All of Amazon's services are accessed through their API, which exists in command-line form with a Java backend, and also as a web service, via SOAP requests, or straightforward HTTP(S). Other APIs which leverage the web service have cropped up, written in PHP, Perl, Python, C++ etc. For EC2 our favorite tool is ElasticFox, a pretty robust and feature-rich Firefox plugin.
So how do they all fit together? Well we have some dynamic content on our website, such as this blog, and we need a scripting language to send emails. So clearly we need a server, rather than being able to dump all our web files on S3, and serve them through CloudFront. There are a few features that make the EC2 platform attractive for use as a web server:
Elastic IPs - These are permanent public IPs assigned to your account. If your server (an instance in AWS lingo) crashes or becomes unavailable for any reason, you can reassign your elastic IP to another instance.

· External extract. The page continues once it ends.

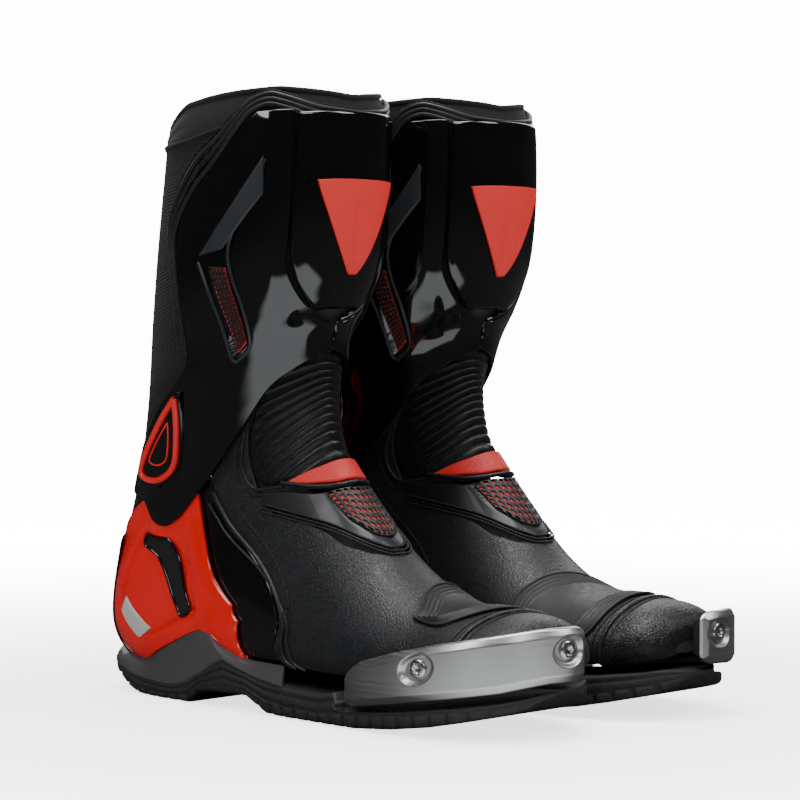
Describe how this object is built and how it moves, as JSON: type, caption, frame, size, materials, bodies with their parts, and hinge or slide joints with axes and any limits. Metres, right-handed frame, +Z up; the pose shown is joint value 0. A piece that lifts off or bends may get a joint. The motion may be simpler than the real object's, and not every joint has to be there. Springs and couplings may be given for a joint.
{
  "type": "riding boots",
  "caption": "Pair of motorcycle riding boots with gloss shin shells, flexing ankles, heel cups, toe sliders and zipped calves.",
  "frame": {"origin": "on the floor, at the middle of the pair's bounding box", "axes": "+Z up, toes towards -Y, the right boot towards -X and the left boot towards +X"},
  "size_m": [0.2192, 0.3297, 0.318],
  "materials": {
    "sole_rubber": "matt moulded rubber",
    "footbed_foam": "textile-topped foam",
    "lining_textile": "knitted lining",
    "black_leather": "fine-grained, slightly blue-black",
    "toe_leather": "fine-grained",
    "shift_rubber": "ribbed and textured",
    "instep_panel": "coated leather, satin to gloss",
    "red_tab": "coated, matt",
    "counter_gloss": "moulded gloss",
    "red_cup": "moulded gloss",
    "heel_mesh": "fine dotted mesh",
    "heel_pad": "silver-grey",
    "slider_alloy": "fine brushed",
    "screw_steel": "turned",
    "bellows_leather": "semi-gloss ribbed",
    "collar_microfibre": "brushed microfibre",
    "calf_textile": "ribbed stretch weave",
    "shell_gloss": "high gloss",
    "shin_plate": "high gloss",
    "shin_badge": "matt fluorescent red",
    "vent_frame": "satin",
    "ankle_badge": "moulded, satin",
    "zip_tape": "woven tape and teeth",
    "zip_metal": "dark metal",
    "calf_strap": "hook-and-loop backed textile"
  },
  "bodies": {
    "right_foot": {"right_outsole": "sole_rubber", "right_footbed": "footbed_foam", "right_foot_lining": "lining_textile", "right_vamp": "black_leather", "right_toe_cap": "toe_leather", "right_shift_pad": "shift_rubber", "right_instep_panel": "instep_panel", "right_instep_tab": "red_tab", "right_heel_counter": "counter_gloss", "right_heel_cup": "red_cup", "right_heel_vent": "heel_mesh", "right_heel_pad": "heel_pad", "right_toe_slider": "slider_alloy", "right_slider_screw_rear": "screw_steel", "right_slider_screw_front": "screw_steel", "right_bellows": "bellows_leather"},
    "right_shaft": {"right_shaft_lining": "lining_textile", "right_collar": "collar_microfibre", "right_calf_panel": "calf_textile", "right_shell_lateral": "shell_gloss", "right_shell_medial": "shell_gloss", "right_shin_plate": "shin_plate", "right_shin_badge": "shin_badge", "right_calf_vent": "vent_frame", "right_ankle_badge_lateral": "ankle_badge", "right_ankle_badge_medial": "ankle_badge", "right_zip_tape": "zip_tape"},
    "right_zip_slider": {"right_zip_slider": "zip_metal"},
    "right_zip_puller": {"right_zip_puller": "zip_metal"},
    "right_calf_strap": {"right_calf_strap": "calf_strap"},
    "left_foot": {"left_outsole": "sole_rubber", "left_footbed": "footbed_foam", "left_foot_lining": "lining_textile", "left_vamp": "black_leather", "left_toe_cap": "toe_leather", "left_shift_pad": "shift_rubber", "left_instep_panel": "instep_panel", "left_instep_tab": "red_tab", "left_heel_counter": "counter_gloss", "left_heel_cup": "red_cup", "left_heel_vent": "heel_mesh", "left_heel_pad": "heel_pad", "left_toe_slider": "slider_alloy", "left_slider_screw_rear": "screw_steel", "left_slider_screw_front": "screw_steel", "left_bellows": "bellows_leather"},
    "left_shaft": {"left_shaft_lining": "lining_textile", "left_collar": "collar_microfibre", "left_calf_panel": "calf_textile", "left_shell_lateral": "shell_gloss", "left_shell_medial": "shell_gloss", "left_shin_plate": "shin_plate", "left_shin_badge": "shin_badge", "left_calf_vent": "vent_frame", "left_ankle_badge_lateral": "ankle_badge", "left_ankle_badge_medial": "ankle_badge", "left_zip_tape": "zip_tape"},
    "left_zip_slider": {"left_zip_slider": "zip_metal"},
    "left_zip_puller": {"left_zip_puller": "zip_metal"},
    "left_calf_strap": {"left_calf_strap": "calf_strap"}
  },
  "joints": [
    {"name": "right_ankle_flex", "type": "hinge", "parent": "right_foot", "child": "right_shaft", "pos_m": [-0.0545, 0.0878, 0.13], "axis": [1, 0, 0], "range_deg": [-4, 12], "stiffness_Nm_per_rad": 20, "deforming": ["right_bellows", "right_calf_panel"]},
    {"name": "right_zip_travel", "type": "slide", "parent": "right_shaft", "child": "right_zip_slider", "axis": [-0.0523, 0.1432, -0.9883], "range_m": [0, 0.128]},
    {"name": "right_zip_puller_swing", "type": "hinge", "parent": "right_zip_slider", "child": "right_zip_puller", "pos_m": [-0.01945, 0.1009, 0.27174], "axis": [0.7261, -0.6737, -0.1372], "range_deg": [0, 110]},
    {"name": "right_calf_strap_swing", "type": "hinge", "parent": "right_shaft", "child": "right_calf_strap", "pos_m": [-0.034, 0.1126, 0.2212], "axis": [-0.0142, 0.1107, -0.9937], "range_deg": [0, 110]},
    {"name": "left_boot_lift", "type": "slide", "parent": "right_foot", "child": "left_foot", "axis": [0, 0, 1], "range_m": [0, 0.45]},
    {"name": "left_ankle_flex", "type": "hinge", "parent": "left_foot", "child": "left_shaft", "pos_m": [0.0545, 0.0828, 0.13], "axis": [1, 0, 0], "range_deg": [-4, 12], "stiffness_Nm_per_rad": 20, "deforming": ["left_bellows", "left_calf_panel"]},
    {"name": "left_zip_travel", "type": "slide", "parent": "left_shaft", "child": "left_zip_slider", "axis": [0.0523, 0.1432, -0.9883], "range_m": [0, 0.128]},
    {"name": "left_zip_puller_swing", "type": "hinge", "parent": "left_zip_slider", "child": "left_zip_puller", "pos_m": [0.01945, 0.0959, 0.27174], "axis": [0.7261, 0.6737, 0.1372], "range_deg": [0, 110]},
    {"name": "left_calf_strap_swing", "type": "hinge", "parent": "left_shaft", "child": "left_calf_strap", "pos_m": [0.034, 0.1076, 0.2212], "axis": [-0.0142, -0.1107, 0.9937], "range_deg": [0, 110]}
  ]
}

Or launch a new instance and assign the elastic IP to it. So in theory you should never need to repoint your DNS entries to a different IP.
Elastic Block Store (EBS) - A similar principle to the elastic IP, but for storage devices. An instance has its normal storage device, but an EBS is more redundant and can be reattached to another instance. Essentially the EBS is a SAN in the cloud, whereas normal instance storage is vulnerable to individual disk failure. However, you can't avoid storing your essential OS files on the instance's disk, since networking must be up before you can mount your EBS. But you can store as much other stuff as you can on it: web files, databases, subversion repositories, config files, etc. So if your instance goes bang, you can very quickly launch another one and re-attach your EBS. For an extra layer of redundancy you can take snapshots of your EBS, which are stored on S3. RightScale have an excellent article regarding the ins and outs of the EBS.
System Images - So what about the rest of your files, the essential OS files called upon during boot? If your instance dies won't you have to waste time recreating your config? The simple answer is no. Once you have an instance just the way you like it, you take an image of it and it transfer it to S3. You can register it as public or private. There is a huge number of free public images to choose from, ranging from all flavors of Linux, Windows, Solaris, DB2. Just pick a clean image, make your changes, and register your own image. In some cases, you may want to just mount an EBS and serve your content from there.
Straightforward Security Maintenance - when you launch an instance, by default none if its ports are open to the outside world. Opening a port simply involves a one line call to the AWS API. And obviously closing one is just as easy.
So how did we fit all this around our scenario? Well, currently AWS instances can only be located in the US or Europe. So it struck us that the optimal thing to do is host as much of your static content as possible on CloudFront (images, CSS, downloads etc.). So we'd store our blog database (and a couple of others) on an EBS, attached to an instance in Europe. The instance is running Ubuntu 8.04 and also serves our Subversion repository. We set up an elastic IP and pointed the www and blog A records to it. Then we set up some cron jobs to take snapshots of the EBS. If our instance fails we can relaunch another one and it will be up and running and serving the same content within 30 seconds.
But what about the Load Balancer I hear you ask? Can't you ensure zero downtime and well distributed traffic amongst a cluster of web servers? Actually you can. AWS does include a load balancing facility, which essentially acts as a proxy, allowing you to forward traffic on a certain port to various servers in the same availability zone. This is a very sensible thing to do, but in the case of our website, is probably overkill. Plus the static content is effectively geographically load balanced via CloudFront. Although their load balancer is a valuable addition to the service, we do think it would be a massive improvement to be able to span multiple availability zones and even regions (i.e. Europe and US). In theory this is doable with HAProxy, and this is something we are experimenting with at the moment. Another downside is that the load balancing is only available in the US region at the moment.
All in all, we are happy with the level of availability our setup provides, and (touch wood) we have had no issues as yet. But for those hosting more critical services in the cloud, we suggest taking a look at the load balancing service, and for greater flexibility, running an instance with an HAProxy setup.